---------- GIVEN DATA ----------

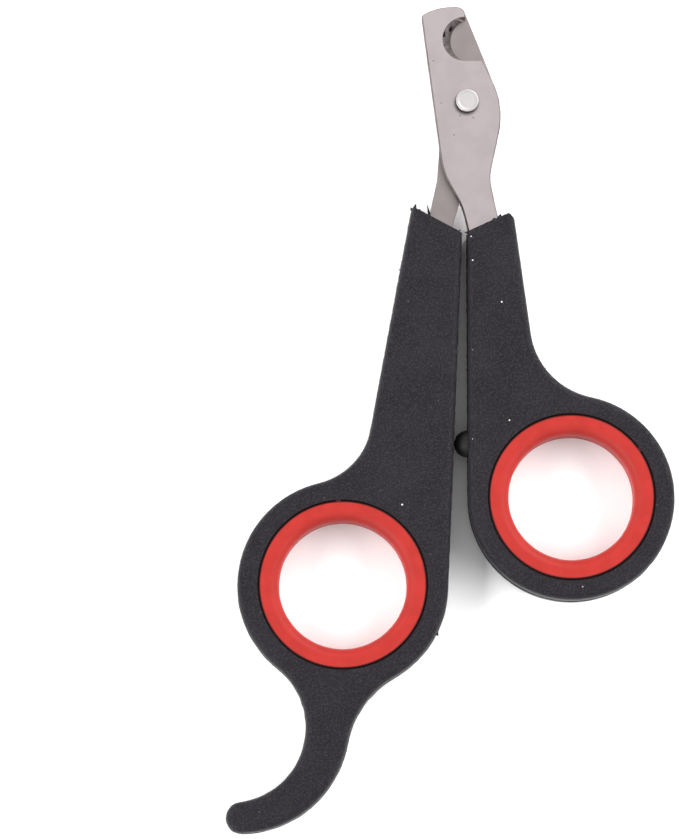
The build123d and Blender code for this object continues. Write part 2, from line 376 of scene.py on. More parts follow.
def flash(name, body, height, shards):
    """Several shards joined into one piece: (place, length, width, heading) each."""
    made = [shard(*values, height, seed) for seed, values in enumerate(shards)]
    clear_bench()
    for piece in made:
        piece.select_set(True)
    bpy.context.view_layer.objects.active = made[0]
    bpy.ops.object.join()
    joined = bpy.context.active_object
    joined.name = joined.data.name = name
    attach(joined, body)
    print(name, len(made), "shards", len(joined.data.polygons), "faces")


shut_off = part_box("front_blade")[1].z + 0.4 * mm
flash("left_flash", "left_half", shut_off, [
    ((-8.35, -17.25), 0.95, 0.7, -18), ((-8.7, -17.5), 0.6, 0.7, 30), ((-6.0, -18.3), 1.9, 0.5, 12),
    ((-7.6, -17.7), 0.5, 1.0, -12), ((-6.9, -18.1), 0.4, 0.9, 8), ((-5.2, -19.1), 0.4, 0.8, -8),
    ((-3.9, -19.9), 0.3, 1.0, -4), ((-2.2, -20.9), 0.3, 0.9, 6), ((-1.75, -21.1), 0.9, 0.6, -50),
])
flash("right_flash", "right_half", shut_off, [
    ((5.0, -18.75), 0.8, 0.9, -14), ((4.2, -19.05), 0.4, 1.1, 10), ((6.4, -18.2), 0.32, 1.3, -5),
    ((5.8, -18.45), 0.35, 1.2, 12), ((3.2, -19.6), 0.3, 1.2, -4), ((1.8, -20.4), 0.28, 1.2, 6),
    ((0.9, -20.95), 1.75, 0.8, 96),
])
flash("left_burrs", "left_half", mid_z, [
    ((-10.3, -26.7), 0.55, 0.7, 70), ((-8.95, -22.9), 0.3, 0.9, 85), ((-5.15, -83.6), 0.7, 1.0, 215),
    ((-11.9, -38.5), 0.3, 0.7, 80), ((-14.6, -53.0), 0.3, 0.6, 75),
])

# %% [markdown]
# ## Ring inserts
# Each soft ring is a separate moulding, snapped into the handle. Its face edges curve into the
# bore, where the finger slides. A plain torus would miss that shape, so the CAD node's copy is
# used, with the snap bead that sits in the handle's groove, and only its sharp rims are eased.

# %% Ring inserts
ring_break = 0.04 * mm

for side in ("right", "left"):
    insert = merged_copy(side + "_ring_insert", side + "_ring_moulded")
    soften(insert, ring_break)
    stand_in(insert, side + "_ring_insert")

# %% [markdown]
# ## Gate marks
# The rings were filled through a thin gate at their rim, and the gate was twisted off. What
# stays is a small stub in the groove between ring and handle. A short cylinder is inset and
# pushed in at the top, like a real torn gate, and its rim is bevelled.

# %% Gate marks
gate_radius = 0.34 * mm
gate_height = 0.3 * mm
gate_from_rim = 0.5 * mm      # in from the insert's widest circle
gate_sink = 0.05 * mm
gate_break = 0.03 * mm


def gate_mark(side, ring, angle):
    """The stub of one ring's gate. angle is its place round the ring, in degrees from +X."""
    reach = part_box(side + "_ring_insert")[1].x - ring.x - gate_from_rim
    turn = math.radians(angle)
    place = (ring.x + reach * math.cos(turn), ring.y + reach * math.sin(turn),
             handle_top - gate_height / 2)
    clear_bench()
    bpy.ops.mesh.primitive_cylinder_add(vertices=20, radius=gate_radius, depth=gate_height,
                                        location=place)
    stub = bpy.context.active_object
    stub.name = stub.data.name = side + "_gate_mark"
    settle(stub)
    edit(stub, "FACE")
    pick(stub, "faces", lambda face: face.normal.z > 0.9)
    bpy.ops.mesh.inset(thickness=0.4 * gate_radius)
    bpy.ops.transform.translate(value=(0, 0, -gate_sink))
    done()
    soften(stub, gate_break)
    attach(stub, side + "_half")
    print(stub.name, "at", [round(c / mm, 2) for c in (stub.data.vertices[0].co - rivet)])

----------

§ **WRITTEN REQUEST**:
Beginning at the line where "reach = part_box(side" appears, extract each line through the end of the data above; keep them exact and include nothing else.

§ **COMPLETE RESPONSE**:
    reach = part_box(side + "_ring_insert")[1].x - ring.x - gate_from_rim
    turn = math.radians(angle)
    place = (ring.x + reach * math.cos(turn), ring.y + reach * math.sin(turn),
             handle_top - gate_height / 2)
    clear_bench()
    bpy.ops.mesh.primitive_cylinder_add(vertices=20, radius=gate_radius, depth=gate_height,
                                        location=place)
    stub = bpy.context.active_object
    stub.name = stub.data.name = side + "_gate_mark"
    settle(stub)
    edit(stub, "FACE")
    pick(stub, "faces", lambda face: face.normal.z > 0.9)
    bpy.ops.mesh.inset(thickness=0.4 * gate_radius)
    bpy.ops.transform.translate(value=(0, 0, -gate_sink))
    done()
    soften(stub, gate_break)
    attach(stub, side + "_half")
    print(stub.name, "at", [round(c / mm, 2) for c in (stub.data.vertices[0].co - rivet)])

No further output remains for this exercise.